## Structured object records
BEGIN
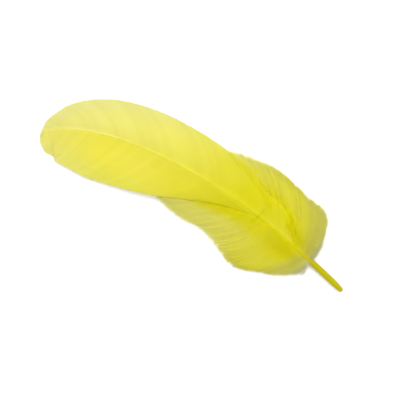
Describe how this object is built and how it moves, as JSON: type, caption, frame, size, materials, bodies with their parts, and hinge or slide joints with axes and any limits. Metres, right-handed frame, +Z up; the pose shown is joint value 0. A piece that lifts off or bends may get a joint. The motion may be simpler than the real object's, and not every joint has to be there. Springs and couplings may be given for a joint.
{
  "type": "goose quill feather",
  "caption": "Curved contour feather with a bare quill, a closed two-sided vane and loose down at its base, lying on a flat surface.",
  "frame": {"origin": "middle of the feather's box, on the surface that it lies on", "axes": "+X from the quill's tip to the vane's tip, +Z up from the surface, +Y to the feather's left seen from above"},
  "size_m": [0.1718, 0.0544, 0.0095],
  "materials": {
    "vane": "satin dyed barbs, slightly translucent",
    "down": "matte dyed down",
    "shaft": "smooth dyed horn"
  },
  "bodies": {
    "root": {"feather": "vane"}
  },
  "joints": []
}
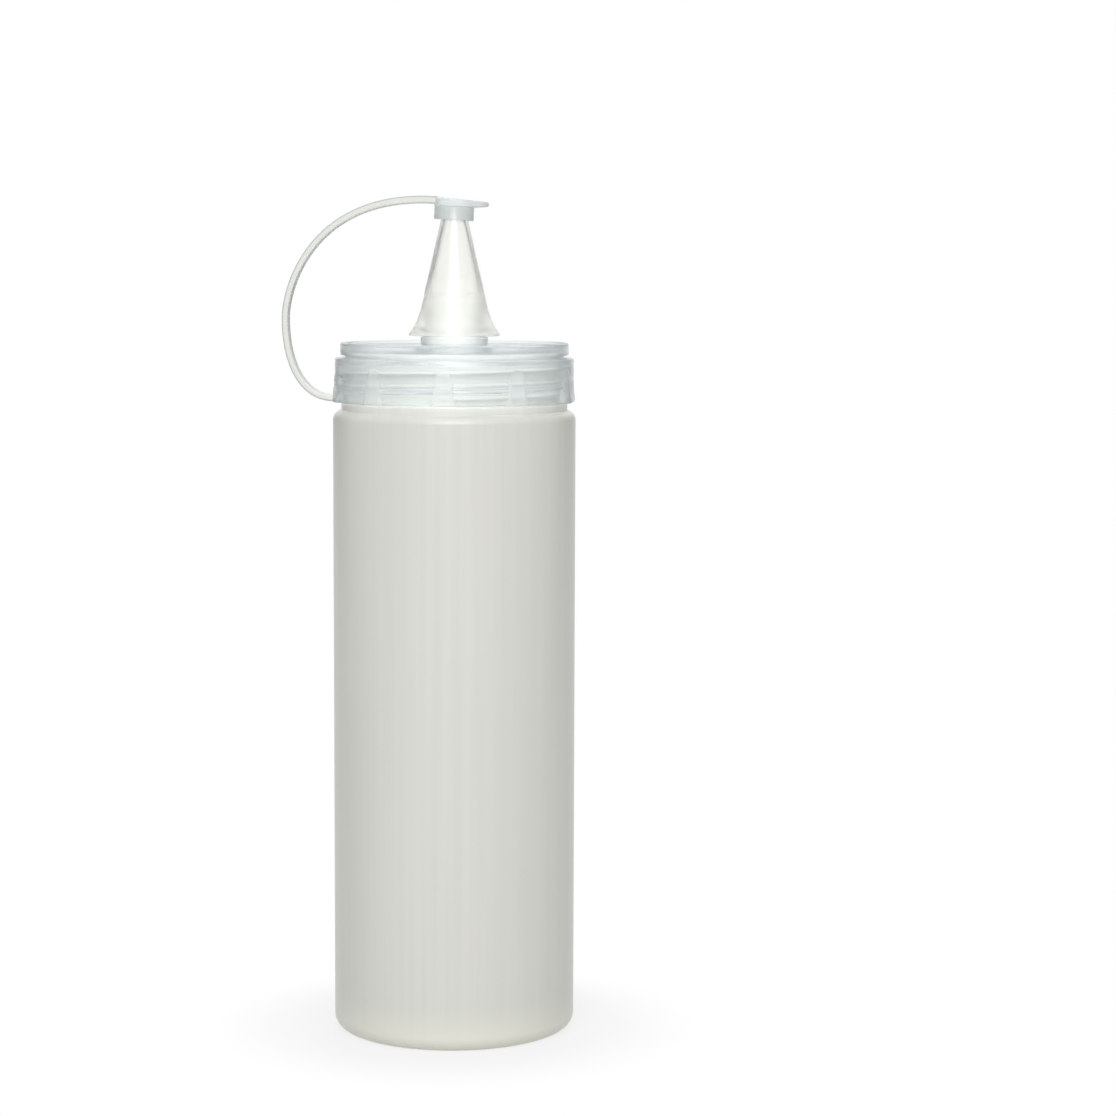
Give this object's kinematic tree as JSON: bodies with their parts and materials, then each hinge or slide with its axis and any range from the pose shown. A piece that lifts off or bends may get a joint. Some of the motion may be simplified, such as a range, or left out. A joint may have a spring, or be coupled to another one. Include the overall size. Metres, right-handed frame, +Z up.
{
  "type": "squeeze sauce bottle",
  "caption": "Round soft-plastic squeeze bottle with a wide screw lid, a cone nozzle and a tip cap held on by a curved flexible strap.",
  "frame": {"origin": "centre of the bottle's base, in the plane it stands on", "axes": "+Z up along the bottle's axis, the strap swings out on the -X side, -Y is the front"},
  "size_m": [0.0848, 0.0704, 0.2419],
  "materials": {
    "bottle_ldpe": "milky translucent blow-moulded low-density polyethylene, soft satin",
    "foam_ring": "white closed-cell sealing foam",
    "lid_ldpe": "translucent injection-moulded polyethylene with a faint blue tint",
    "nozzle_ldpe": "clear-white injection-moulded polyethylene",
    "strap_ldpe": "translucent white polyethylene",
    "cap_ldpe": "translucent injection-moulded polyethylene with a faint blue tint"
  },
  "bodies": {
    "bottle": {"bottle_body": "bottle_ldpe"},
    "sealing_ring": {"mouth_gasket": "foam_ring"},
    "lid": {"screw_lid": "lid_ldpe", "nozzle": "nozzle_ldpe"},
    "strap_1": {"strap_link_1": "strap_ldpe"},
    "strap_2": {"strap_link_2": "strap_ldpe"},
    "strap_3": {"strap_link_3": "strap_ldpe"},
    "strap_4": {"strap_link_4": "strap_ldpe"},
    "strap_5": {"strap_link_5": "strap_ldpe"},
    "cap": {"tip_cap": "cap_ldpe"}
  },
  "joints": [
    {"name": "lid_lift", "type": "slide", "parent": "bottle", "child": "sealing_ring", "axis": [0, 0, 1], "range_m": [0, 0.00756]},
    {"name": "lid_turn", "type": "hinge", "parent": "sealing_ring", "child": "lid", "pos_m": [0, 0, 0.19], "axis": [0, 0, 1], "range_deg": [0, 756.1]},
    {"name": "strap_root_bend", "type": "hinge", "parent": "lid", "child": "strap_1", "pos_m": [-0.03757, 0, 0.18331], "axis": [0, -1, 0], "range_deg": [0, 10]},
    {"name": "strap_bend_2", "type": "hinge", "parent": "strap_1", "child": "strap_2", "pos_m": [-0.04866, 0, 0.19654], "axis": [0, -1, 0], "range_deg": [0, 19]},
    {"name": "strap_bend_3", "type": "hinge", "parent": "strap_2", "child": "strap_3", "pos_m": [-0.04873, 0, 0.21402], "axis": [0, -1, 0], "range_deg": [0, 24]},
    {"name": "strap_bend_4", "type": "hinge", "parent": "strap_3", "child": "strap_4", "pos_m": [-0.04045, 0, 0.22941], "axis": [0, -1, 0], "range_deg": [0, 30]},
    {"name": "strap_bend_5", "type": "hinge", "parent": "strap_4", "child": "strap_5", "pos_m": [-0.02592, 0, 0.23912], "axis": [0, -1, 0], "range_deg": [0, 33]},
    {"name": "cap_bend", "type": "hinge", "parent": "strap_5", "child": "cap", "pos_m": [-0.0087, 0, 0.24185], "axis": [0, -1, 0], "range_deg": [0, 21]}
  ],
  "couplings": [
    {"joint": "lid_turn", "follows": "lid_lift", "rad_per_m": 1745.3},
    {"joint": "strap_bend_2", "follows": "strap_root_bend", "ratio": 1.9},
    {"joint": "strap_bend_3", "follows": "strap_root_bend", "ratio": 2.4},
    {"joint": "strap_bend_4", "follows": "strap_root_bend", "ratio": 3},
    {"joint": "strap_bend_5", "follows": "strap_root_bend", "ratio": 3.3},
    {"joint": "cap_bend", "follows": "strap_root_bend", "ratio": 2.1}
  ]
}
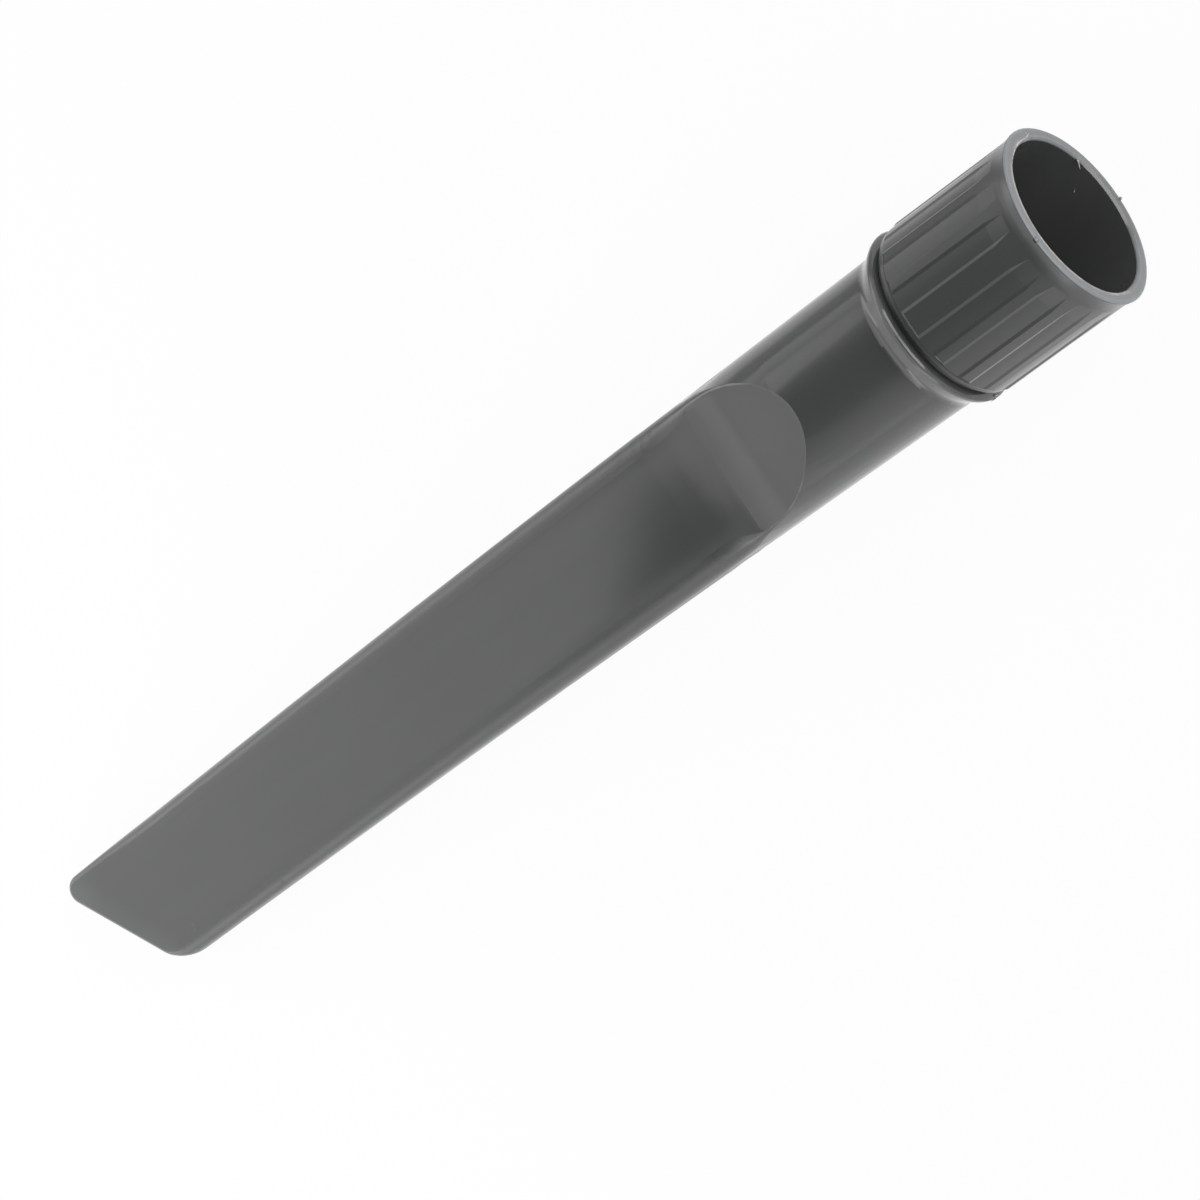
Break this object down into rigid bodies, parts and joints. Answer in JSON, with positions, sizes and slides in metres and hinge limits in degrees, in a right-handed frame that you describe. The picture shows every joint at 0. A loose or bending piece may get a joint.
END
## Short problem
Output the entries verbatim.

## Output of the task
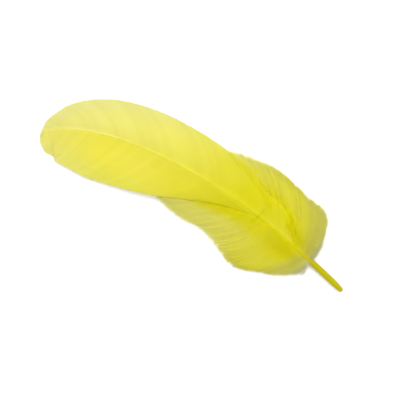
Describe how this object is built and how it moves, as JSON: type, caption, frame, size, materials, bodies with their parts, and hinge or slide joints with axes and any limits. Metres, right-handed frame, +Z up; the pose shown is joint value 0. A piece that lifts off or bends may get a joint. The motion may be simpler than the real object's, and not every joint has to be there. Springs and couplings may be given for a joint.
{
  "type": "goose quill feather",
  "caption": "Curved contour feather with a bare quill, a closed two-sided vane and loose down at its base, lying on a flat surface.",
  "frame": {"origin": "middle of the feather's box, on the surface that it lies on", "axes": "+X from the quill's tip to the vane's tip, +Z up from the surface, +Y to the feather's left seen from above"},
  "size_m": [0.1718, 0.0544, 0.0095],
  "materials": {
    "vane": "satin dyed barbs, slightly translucent",
    "down": "matte dyed down",
    "shaft": "smooth dyed horn"
  },
  "bodies": {
    "root": {"feather": "vane"}
  },
  "joints": []
}
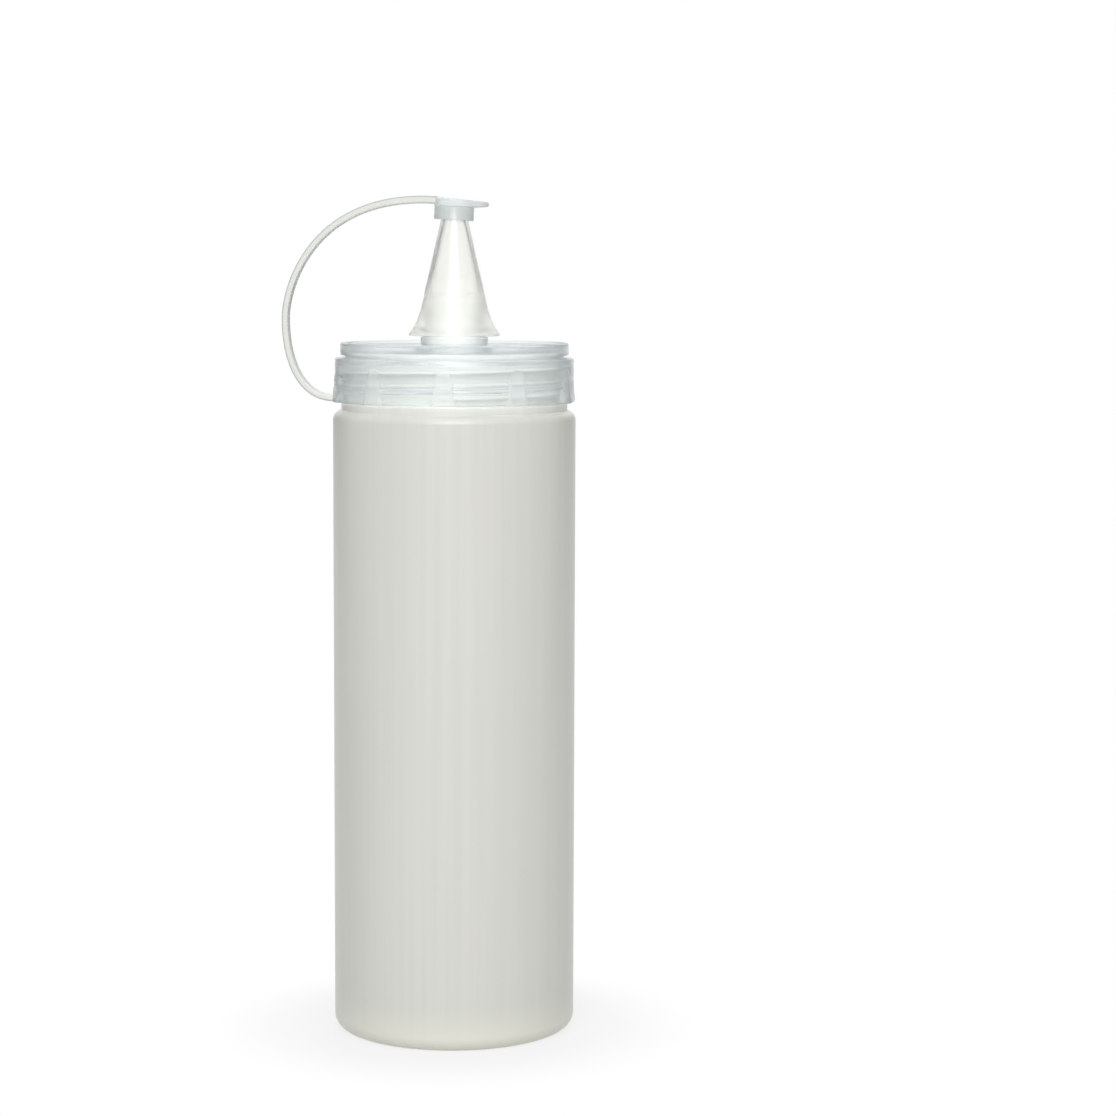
Give this object's kinematic tree as JSON: bodies with their parts and materials, then each hinge or slide with its axis and any range from the pose shown. A piece that lifts off or bends may get a joint. Some of the motion may be simplified, such as a range, or left out. A joint may have a spring, or be coupled to another one. Include the overall size. Metres, right-handed frame, +Z up.
{
  "type": "squeeze sauce bottle",
  "caption": "Round soft-plastic squeeze bottle with a wide screw lid, a cone nozzle and a tip cap held on by a curved flexible strap.",
  "frame": {"origin": "centre of the bottle's base, in the plane it stands on", "axes": "+Z up along the bottle's axis, the strap swings out on the -X side, -Y is the front"},
  "size_m": [0.0848, 0.0704, 0.2419],
  "materials": {
    "bottle_ldpe": "milky translucent blow-moulded low-density polyethylene, soft satin",
    "foam_ring": "white closed-cell sealing foam",
    "lid_ldpe": "translucent injection-moulded polyethylene with a faint blue tint",
    "nozzle_ldpe": "clear-white injection-moulded polyethylene",
    "strap_ldpe": "translucent white polyethylene",
    "cap_ldpe": "translucent injection-moulded polyethylene with a faint blue tint"
  },
  "bodies": {
    "bottle": {"bottle_body": "bottle_ldpe"},
    "sealing_ring": {"mouth_gasket": "foam_ring"},
    "lid": {"screw_lid": "lid_ldpe", "nozzle": "nozzle_ldpe"},
    "strap_1": {"strap_link_1": "strap_ldpe"},
    "strap_2": {"strap_link_2": "strap_ldpe"},
    "strap_3": {"strap_link_3": "strap_ldpe"},
    "strap_4": {"strap_link_4": "strap_ldpe"},
    "strap_5": {"strap_link_5": "strap_ldpe"},
    "cap": {"tip_cap": "cap_ldpe"}
  },
  "joints": [
    {"name": "lid_lift", "type": "slide", "parent": "bottle", "child": "sealing_ring", "axis": [0, 0, 1], "range_m": [0, 0.00756]},
    {"name": "lid_turn", "type": "hinge", "parent": "sealing_ring", "child": "lid", "pos_m": [0, 0, 0.19], "axis": [0, 0, 1], "range_deg": [0, 756.1]},
    {"name": "strap_root_bend", "type": "hinge", "parent": "lid", "child": "strap_1", "pos_m": [-0.03757, 0, 0.18331], "axis": [0, -1, 0], "range_deg": [0, 10]},
    {"name": "strap_bend_2", "type": "hinge", "parent": "strap_1", "child": "strap_2", "pos_m": [-0.04866, 0, 0.19654], "axis": [0, -1, 0], "range_deg": [0, 19]},
    {"name": "strap_bend_3", "type": "hinge", "parent": "strap_2", "child": "strap_3", "pos_m": [-0.04873, 0, 0.21402], "axis": [0, -1, 0], "range_deg": [0, 24]},
    {"name": "strap_bend_4", "type": "hinge", "parent": "strap_3", "child": "strap_4", "pos_m": [-0.04045, 0, 0.22941], "axis": [0, -1, 0], "range_deg": [0, 30]},
    {"name": "strap_bend_5", "type": "hinge", "parent": "strap_4", "child": "strap_5", "pos_m": [-0.02592, 0, 0.23912], "axis": [0, -1, 0], "range_deg": [0, 33]},
    {"name": "cap_bend", "type": "hinge", "parent": "strap_5", "child": "cap", "pos_m": [-0.0087, 0, 0.24185], "axis": [0, -1, 0], "range_deg": [0, 21]}
  ],
  "couplings": [
    {"joint": "lid_turn", "follows": "lid_lift", "rad_per_m": 1745.3},
    {"joint": "strap_bend_2", "follows": "strap_root_bend", "ratio": 1.9},
    {"joint": "strap_bend_3", "follows": "strap_root_bend", "ratio": 2.4},
    {"joint": "strap_bend_4", "follows": "strap_root_bend", "ratio": 3},
    {"joint": "strap_bend_5", "follows": "strap_root_bend", "ratio": 3.3},
    {"joint": "cap_bend", "follows": "strap_root_bend", "ratio": 2.1}
  ]
}
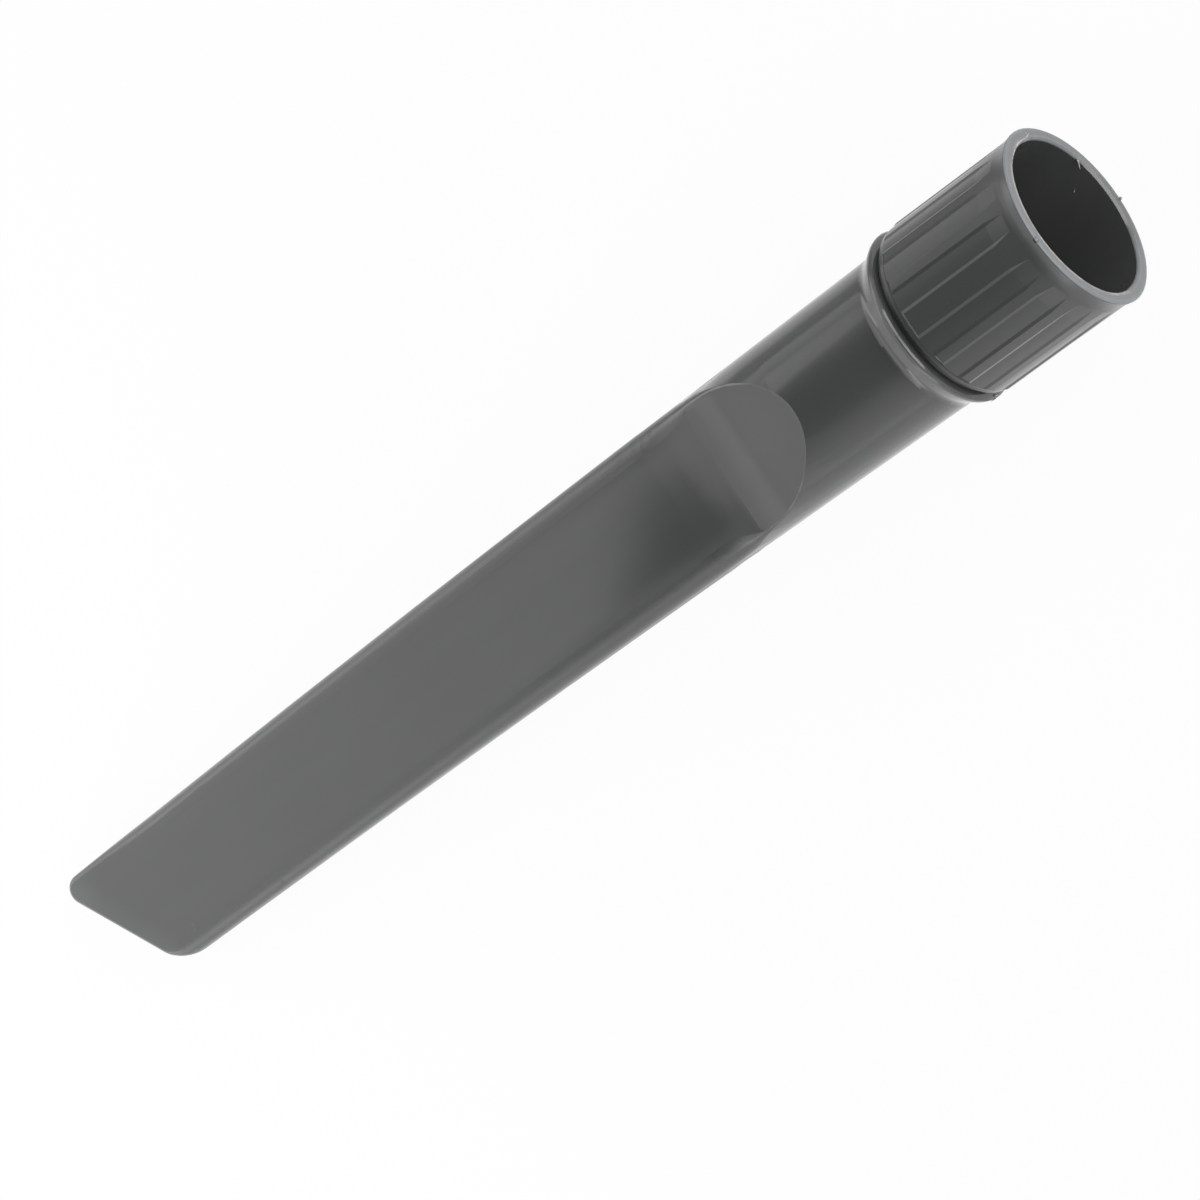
Break this object down into rigid bodies, parts and joints. Answer in JSON, with positions, sizes and slides in metres and hinge limits in degrees, in a right-handed frame that you describe. The picture shows every joint at 0. A loose or bending piece may get a joint.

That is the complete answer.